Bruce Moore has loved the dramatic sound of the pipe organ his entire life. He learned to play the instrument at Arkansas Tech University back in the fall of 1975.
“Witherspoon Hall was the music building, and it was one year old when I started,” he says. “And, of course, they had that big, pretty pipe organ, which is still there although it’s not playable. I eventually transitioned over to the piano, but I still like to get on the organ. It’s known as the king of instruments. I love the sound of it. I love the mechanics of it. I love how it produces sound. If you ever hear a huge pipe organ, it will shake your soul. You can feel the floor of the church vibrate, and it’s just amazing.”
The pipe organ gets its sound by driving air through the organ from a keyboard. Each pipe produces a different pitch, and the air is moved through the instrument with a foot pedal. The pipes are in rows called ranks, and the instrument has one or more keyboards played by the hands and as well as a keyboard, called a pedal clavier, played by the feet.
Because of the continuous flow of air, an organ is able to sustain notes for as long as keys are pressed, something impossible for a piano.
This, combined with its massive pipes — which can sometimes fill the entire wall of a building — are what give the pipe organ its gigantic sound. The smallest portable pipe organs can have two dozen pipes with the largest organs boasting over 30,000.
The original pipe organs were built in the third century BC by the Greeks. It’s the oldest instrument still used in European classic music that is derived from Greece.
The pipe organ first began appearing in churches around 900 A.D. By the 1400s, they were established in cathedrals across Europe, used for festivals, church services and for choirs.
And now, thanks to a little luck and a lot of effort, Bruce has a pipe organ sitting in his den.

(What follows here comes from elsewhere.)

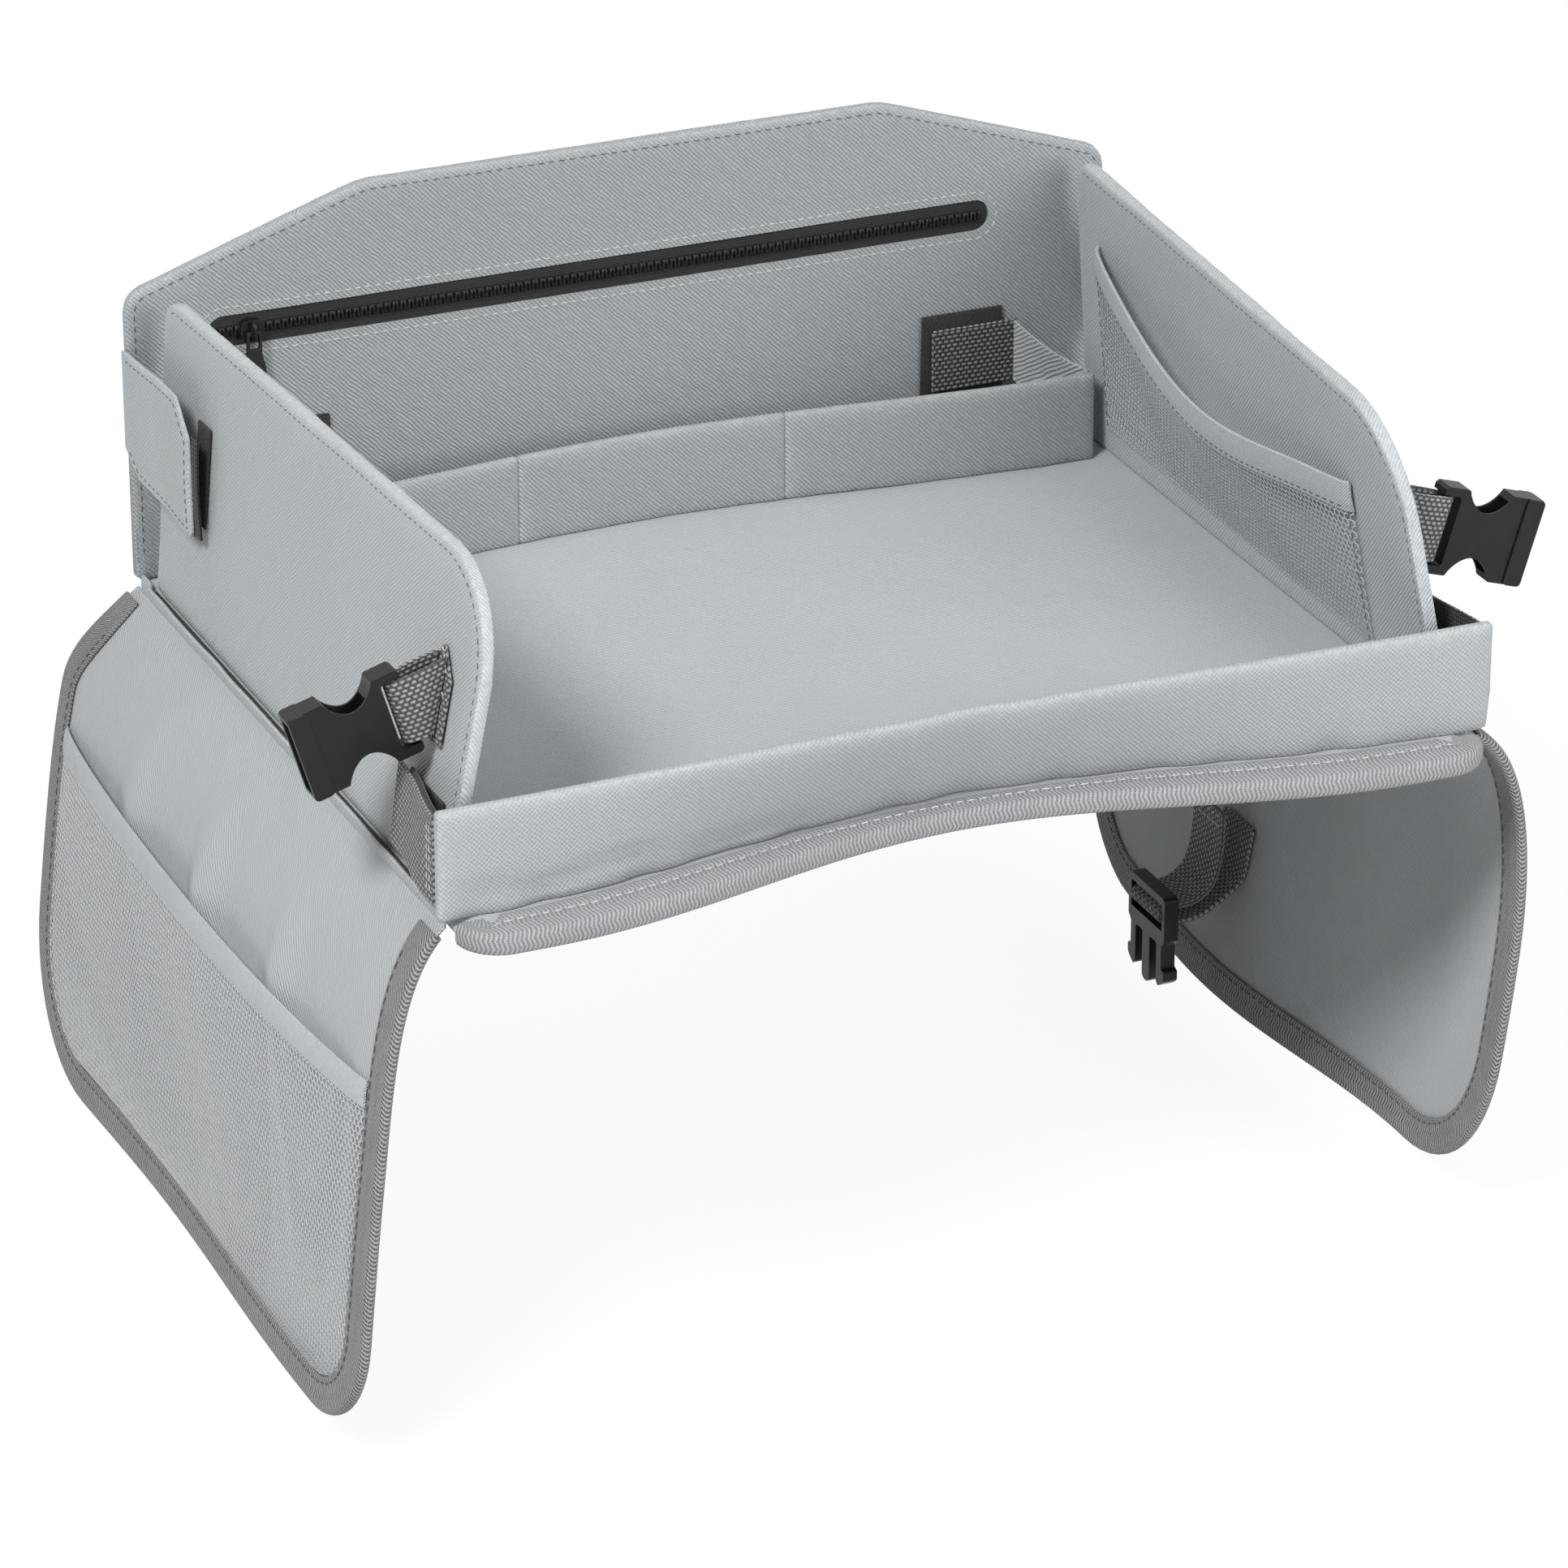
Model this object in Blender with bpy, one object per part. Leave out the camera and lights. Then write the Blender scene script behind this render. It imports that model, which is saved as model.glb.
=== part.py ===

“I bought this organ from a gentleman named Hank Humphries, and it was located in Danville, Virginia,” Bruce says. “I’ve always wanted a pipe organ, and I didn’t think I would ever find one that I could afford. But I was searching online one night, and this guy wanted $2,000 for it. So I started emailing him back and forth, and I decided I would buy it.”
But then Bruce had to figure out how to get it from Virginia to Arkansas.
The organ, a Kilgen Petite Ensemble, was built in 1948 by the Kilgen Organ Company for the Sacred Heart Roman Catholic Church in Anniston, Alabama. In 1965, it was purchased by someone named David Anderson, a junior in high school and the son of a preacher. Anderson allegedly spent 18 months rebuilding the organ and installed it in his garage in his home.
Eventually, it ended up with Humphries who installed it for his wife. The instrument has 244 pipes, some made from metal and some made of sugar pine. Those pipes fit into an enclosed case, which Bruce said likely weighs more than 500 pounds alone.
Suffice to say, it wasn’t going to be easy to move. Bruce said he enlisted the help of one of his friends, Michael Robbins, an attorney in Russellville.
“I hollered at him and said, ‘How would you like to take a little road trip,’ and he said, ‘Dude, I love road trips. Where are we going?’”
Bruce laughs at the memory. “I sort of roped him into that.”
The two left Dover and dismantled the organ, but getting it out of Humphries’ house was no simple maneuver. “So we were able to get it on dollies,” Bruce says. “and his [Humphries] idea was to take it out the back of his house and off a deck that was, like, eight feet off the ground. He wanted to put it in a truck then drive it around the house to the U-Haul. When I saw that I said, ‘We can’t do this. We got to have help.”
Bruce says Humphries knew some firefighters who had a moving business on the side, so the pair agreed to split the cost of hiring them.
“That was the only way we were going to be able to do it,” Bruce says. “These guys show up, and one of these guys, I swear to God, his arms were as big around as my waist. These three guys got ahold of this thing and picked it up and lifted it down into the truck. It took them like 15 minutes to have it loaded up. I think they charged us $350.”
Now the pipe organ is in Bruce’s house. And it’s loud enough to wake the neighbors.
Bruce says he plays it two or three times per week, hymns mostly.
“I don’t have any favorite songs because I like so many pieces,” he says. “I’m not an organist by trade. I’m a pianist. An organ is a lot different than a piano. Usually, I will play hymns. I love to play hymns. A lot of the old Lutheran hymns are wonderful. I don’t do any of that Phantom of the Opera stuff. I’m not into that, and I’m not good enough.”